WHAT NEEDS TO BE DONE
Repeat the material exactly as it appears.

··· DATA ···

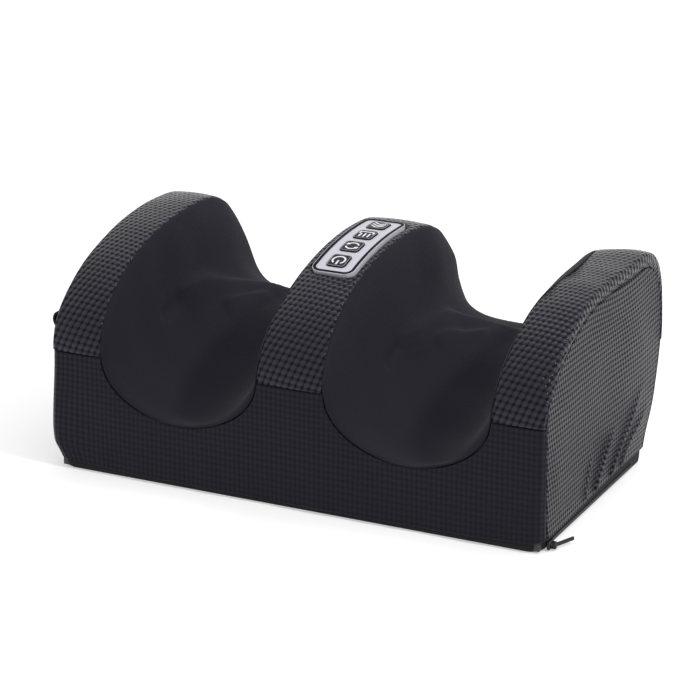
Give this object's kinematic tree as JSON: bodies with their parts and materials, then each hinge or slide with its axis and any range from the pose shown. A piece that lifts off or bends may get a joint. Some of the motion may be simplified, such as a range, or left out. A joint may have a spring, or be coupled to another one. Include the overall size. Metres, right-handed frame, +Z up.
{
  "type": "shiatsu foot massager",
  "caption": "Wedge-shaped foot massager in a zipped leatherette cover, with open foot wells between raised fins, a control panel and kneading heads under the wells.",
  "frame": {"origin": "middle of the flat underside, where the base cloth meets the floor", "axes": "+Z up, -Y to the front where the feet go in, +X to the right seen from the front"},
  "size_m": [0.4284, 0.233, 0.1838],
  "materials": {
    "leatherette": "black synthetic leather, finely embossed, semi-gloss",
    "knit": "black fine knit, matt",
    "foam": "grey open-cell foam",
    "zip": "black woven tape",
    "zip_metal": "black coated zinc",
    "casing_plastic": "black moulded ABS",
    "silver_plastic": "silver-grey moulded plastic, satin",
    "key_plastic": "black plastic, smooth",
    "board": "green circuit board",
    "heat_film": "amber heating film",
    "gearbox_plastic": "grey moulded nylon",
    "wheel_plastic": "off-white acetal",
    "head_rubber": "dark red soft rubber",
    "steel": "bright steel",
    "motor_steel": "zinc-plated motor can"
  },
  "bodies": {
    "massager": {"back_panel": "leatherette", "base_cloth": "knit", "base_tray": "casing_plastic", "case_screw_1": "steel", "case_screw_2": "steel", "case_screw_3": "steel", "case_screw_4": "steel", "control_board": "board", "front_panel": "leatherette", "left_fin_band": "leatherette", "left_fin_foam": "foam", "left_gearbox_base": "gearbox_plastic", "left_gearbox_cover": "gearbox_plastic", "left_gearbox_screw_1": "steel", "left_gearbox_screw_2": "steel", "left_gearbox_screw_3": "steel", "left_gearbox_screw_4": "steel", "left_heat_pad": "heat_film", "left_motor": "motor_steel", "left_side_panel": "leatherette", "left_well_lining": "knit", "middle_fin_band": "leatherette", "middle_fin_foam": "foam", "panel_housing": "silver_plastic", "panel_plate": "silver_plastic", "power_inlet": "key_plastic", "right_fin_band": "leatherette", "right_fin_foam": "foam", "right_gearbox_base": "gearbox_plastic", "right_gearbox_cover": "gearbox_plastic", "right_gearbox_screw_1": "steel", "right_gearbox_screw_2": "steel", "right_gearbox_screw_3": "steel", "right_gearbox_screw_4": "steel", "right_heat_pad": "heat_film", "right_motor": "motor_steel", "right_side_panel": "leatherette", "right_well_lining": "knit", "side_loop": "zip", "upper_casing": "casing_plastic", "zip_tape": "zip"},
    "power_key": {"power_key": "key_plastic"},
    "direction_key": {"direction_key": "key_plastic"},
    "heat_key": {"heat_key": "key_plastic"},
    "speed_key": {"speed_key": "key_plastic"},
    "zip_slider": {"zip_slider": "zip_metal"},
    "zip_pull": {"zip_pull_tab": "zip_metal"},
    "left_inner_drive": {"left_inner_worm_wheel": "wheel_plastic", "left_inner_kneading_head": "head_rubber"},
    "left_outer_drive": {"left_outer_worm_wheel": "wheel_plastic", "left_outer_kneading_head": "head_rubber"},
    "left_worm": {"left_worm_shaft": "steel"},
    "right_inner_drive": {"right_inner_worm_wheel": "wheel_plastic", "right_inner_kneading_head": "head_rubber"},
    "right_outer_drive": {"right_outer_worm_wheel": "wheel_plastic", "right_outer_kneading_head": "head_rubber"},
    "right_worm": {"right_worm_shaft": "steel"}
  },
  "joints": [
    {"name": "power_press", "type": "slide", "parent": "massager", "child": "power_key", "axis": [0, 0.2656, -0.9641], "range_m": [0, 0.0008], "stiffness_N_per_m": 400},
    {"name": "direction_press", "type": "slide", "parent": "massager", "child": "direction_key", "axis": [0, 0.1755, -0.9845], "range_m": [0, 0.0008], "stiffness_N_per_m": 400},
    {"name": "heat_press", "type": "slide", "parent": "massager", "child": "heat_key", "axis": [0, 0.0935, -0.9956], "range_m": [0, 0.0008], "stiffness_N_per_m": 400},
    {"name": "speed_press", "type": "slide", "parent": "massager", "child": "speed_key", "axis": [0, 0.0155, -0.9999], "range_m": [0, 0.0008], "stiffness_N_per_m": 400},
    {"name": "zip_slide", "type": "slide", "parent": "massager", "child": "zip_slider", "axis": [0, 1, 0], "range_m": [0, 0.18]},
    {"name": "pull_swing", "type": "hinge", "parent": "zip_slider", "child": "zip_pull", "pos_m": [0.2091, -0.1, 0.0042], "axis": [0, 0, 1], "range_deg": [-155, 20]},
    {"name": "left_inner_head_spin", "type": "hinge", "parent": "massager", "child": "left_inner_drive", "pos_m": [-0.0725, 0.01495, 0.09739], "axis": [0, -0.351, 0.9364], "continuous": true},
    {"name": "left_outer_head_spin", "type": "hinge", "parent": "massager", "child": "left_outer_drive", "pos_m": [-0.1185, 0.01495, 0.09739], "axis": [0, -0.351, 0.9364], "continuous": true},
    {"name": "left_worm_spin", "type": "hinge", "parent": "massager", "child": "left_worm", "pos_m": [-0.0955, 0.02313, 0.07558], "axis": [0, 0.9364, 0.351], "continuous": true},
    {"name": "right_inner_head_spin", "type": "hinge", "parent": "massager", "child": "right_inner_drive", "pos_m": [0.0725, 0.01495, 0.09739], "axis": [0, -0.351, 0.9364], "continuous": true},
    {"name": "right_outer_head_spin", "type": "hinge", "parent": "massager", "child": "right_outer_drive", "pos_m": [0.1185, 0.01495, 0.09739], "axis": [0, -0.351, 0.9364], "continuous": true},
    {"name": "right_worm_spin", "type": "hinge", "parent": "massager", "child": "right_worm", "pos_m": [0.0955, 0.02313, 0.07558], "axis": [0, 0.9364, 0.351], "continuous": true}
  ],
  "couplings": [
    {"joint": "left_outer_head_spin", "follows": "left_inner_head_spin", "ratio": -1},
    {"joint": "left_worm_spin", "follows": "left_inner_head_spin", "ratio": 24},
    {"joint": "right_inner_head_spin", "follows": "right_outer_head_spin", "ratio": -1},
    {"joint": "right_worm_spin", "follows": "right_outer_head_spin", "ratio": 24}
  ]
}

···

REPLY TO THE EXERCISE
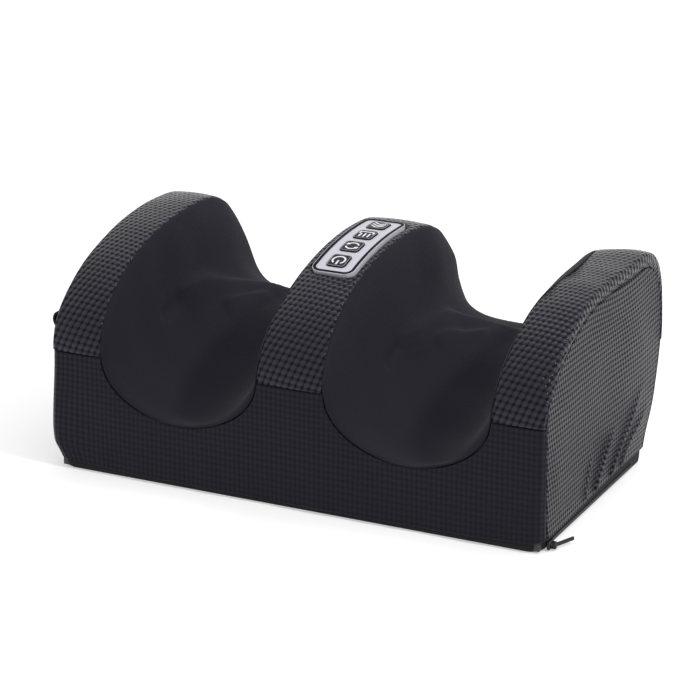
Give this object's kinematic tree as JSON: bodies with their parts and materials, then each hinge or slide with its axis and any range from the pose shown. A piece that lifts off or bends may get a joint. Some of the motion may be simplified, such as a range, or left out. A joint may have a spring, or be coupled to another one. Include the overall size. Metres, right-handed frame, +Z up.
{
  "type": "shiatsu foot massager",
  "caption": "Wedge-shaped foot massager in a zipped leatherette cover, with open foot wells between raised fins, a control panel and kneading heads under the wells.",
  "frame": {"origin": "middle of the flat underside, where the base cloth meets the floor", "axes": "+Z up, -Y to the front where the feet go in, +X to the right seen from the front"},
  "size_m": [0.4284, 0.233, 0.1838],
  "materials": {
    "leatherette": "black synthetic leather, finely embossed, semi-gloss",
    "knit": "black fine knit, matt",
    "foam": "grey open-cell foam",
    "zip": "black woven tape",
    "zip_metal": "black coated zinc",
    "casing_plastic": "black moulded ABS",
    "silver_plastic": "silver-grey moulded plastic, satin",
    "key_plastic": "black plastic, smooth",
    "board": "green circuit board",
    "heat_film": "amber heating film",
    "gearbox_plastic": "grey moulded nylon",
    "wheel_plastic": "off-white acetal",
    "head_rubber": "dark red soft rubber",
    "steel": "bright steel",
    "motor_steel": "zinc-plated motor can"
  },
  "bodies": {
    "massager": {"back_panel": "leatherette", "base_cloth": "knit", "base_tray": "casing_plastic", "case_screw_1": "steel", "case_screw_2": "steel", "case_screw_3": "steel", "case_screw_4": "steel", "control_board": "board", "front_panel": "leatherette", "left_fin_band": "leatherette", "left_fin_foam": "foam", "left_gearbox_base": "gearbox_plastic", "left_gearbox_cover": "gearbox_plastic", "left_gearbox_screw_1": "steel", "left_gearbox_screw_2": "steel", "left_gearbox_screw_3": "steel", "left_gearbox_screw_4": "steel", "left_heat_pad": "heat_film", "left_motor": "motor_steel", "left_side_panel": "leatherette", "left_well_lining": "knit", "middle_fin_band": "leatherette", "middle_fin_foam": "foam", "panel_housing": "silver_plastic", "panel_plate": "silver_plastic", "power_inlet": "key_plastic", "right_fin_band": "leatherette", "right_fin_foam": "foam", "right_gearbox_base": "gearbox_plastic", "right_gearbox_cover": "gearbox_plastic", "right_gearbox_screw_1": "steel", "right_gearbox_screw_2": "steel", "right_gearbox_screw_3": "steel", "right_gearbox_screw_4": "steel", "right_heat_pad": "heat_film", "right_motor": "motor_steel", "right_side_panel": "leatherette", "right_well_lining": "knit", "side_loop": "zip", "upper_casing": "casing_plastic", "zip_tape": "zip"},
    "power_key": {"power_key": "key_plastic"},
    "direction_key": {"direction_key": "key_plastic"},
    "heat_key": {"heat_key": "key_plastic"},
    "speed_key": {"speed_key": "key_plastic"},
    "zip_slider": {"zip_slider": "zip_metal"},
    "zip_pull": {"zip_pull_tab": "zip_metal"},
    "left_inner_drive": {"left_inner_worm_wheel": "wheel_plastic", "left_inner_kneading_head": "head_rubber"},
    "left_outer_drive": {"left_outer_worm_wheel": "wheel_plastic", "left_outer_kneading_head": "head_rubber"},
    "left_worm": {"left_worm_shaft": "steel"},
    "right_inner_drive": {"right_inner_worm_wheel": "wheel_plastic", "right_inner_kneading_head": "head_rubber"},
    "right_outer_drive": {"right_outer_worm_wheel": "wheel_plastic", "right_outer_kneading_head": "head_rubber"},
    "right_worm": {"right_worm_shaft": "steel"}
  },
  "joints": [
    {"name": "power_press", "type": "slide", "parent": "massager", "child": "power_key", "axis": [0, 0.2656, -0.9641], "range_m": [0, 0.0008], "stiffness_N_per_m": 400},
    {"name": "direction_press", "type": "slide", "parent": "massager", "child": "direction_key", "axis": [0, 0.1755, -0.9845], "range_m": [0, 0.0008], "stiffness_N_per_m": 400},
    {"name": "heat_press", "type": "slide", "parent": "massager", "child": "heat_key", "axis": [0, 0.0935, -0.9956], "range_m": [0, 0.0008], "stiffness_N_per_m": 400},
    {"name": "speed_press", "type": "slide", "parent": "massager", "child": "speed_key", "axis": [0, 0.0155, -0.9999], "range_m": [0, 0.0008], "stiffness_N_per_m": 400},
    {"name": "zip_slide", "type": "slide", "parent": "massager", "child": "zip_slider", "axis": [0, 1, 0], "range_m": [0, 0.18]},
    {"name": "pull_swing", "type": "hinge", "parent": "zip_slider", "child": "zip_pull", "pos_m": [0.2091, -0.1, 0.0042], "axis": [0, 0, 1], "range_deg": [-155, 20]},
    {"name": "left_inner_head_spin", "type": "hinge", "parent": "massager", "child": "left_inner_drive", "pos_m": [-0.0725, 0.01495, 0.09739], "axis": [0, -0.351, 0.9364], "continuous": true},
    {"name": "left_outer_head_spin", "type": "hinge", "parent": "massager", "child": "left_outer_drive", "pos_m": [-0.1185, 0.01495, 0.09739], "axis": [0, -0.351, 0.9364], "continuous": true},
    {"name": "left_worm_spin", "type": "hinge", "parent": "massager", "child": "left_worm", "pos_m": [-0.0955, 0.02313, 0.07558], "axis": [0, 0.9364, 0.351], "continuous": true},
    {"name": "right_inner_head_spin", "type": "hinge", "parent": "massager", "child": "right_inner_drive", "pos_m": [0.0725, 0.01495, 0.09739], "axis": [0, -0.351, 0.9364], "continuous": true},
    {"name": "right_outer_head_spin", "type": "hinge", "parent": "massager", "child": "right_outer_drive", "pos_m": [0.1185, 0.01495, 0.09739], "axis": [0, -0.351, 0.9364], "continuous": true},
    {"name": "right_worm_spin", "type": "hinge", "parent": "massager", "child": "right_worm", "pos_m": [0.0955, 0.02313, 0.07558], "axis": [0, 0.9364, 0.351], "continuous": true}
  ],
  "couplings": [
    {"joint": "left_outer_head_spin", "follows": "left_inner_head_spin", "ratio": -1},
    {"joint": "left_worm_spin", "follows": "left_inner_head_spin", "ratio": 24},
    {"joint": "right_inner_head_spin", "follows": "right_outer_head_spin", "ratio": -1},
    {"joint": "right_worm_spin", "follows": "right_outer_head_spin", "ratio": 24}
  ]
}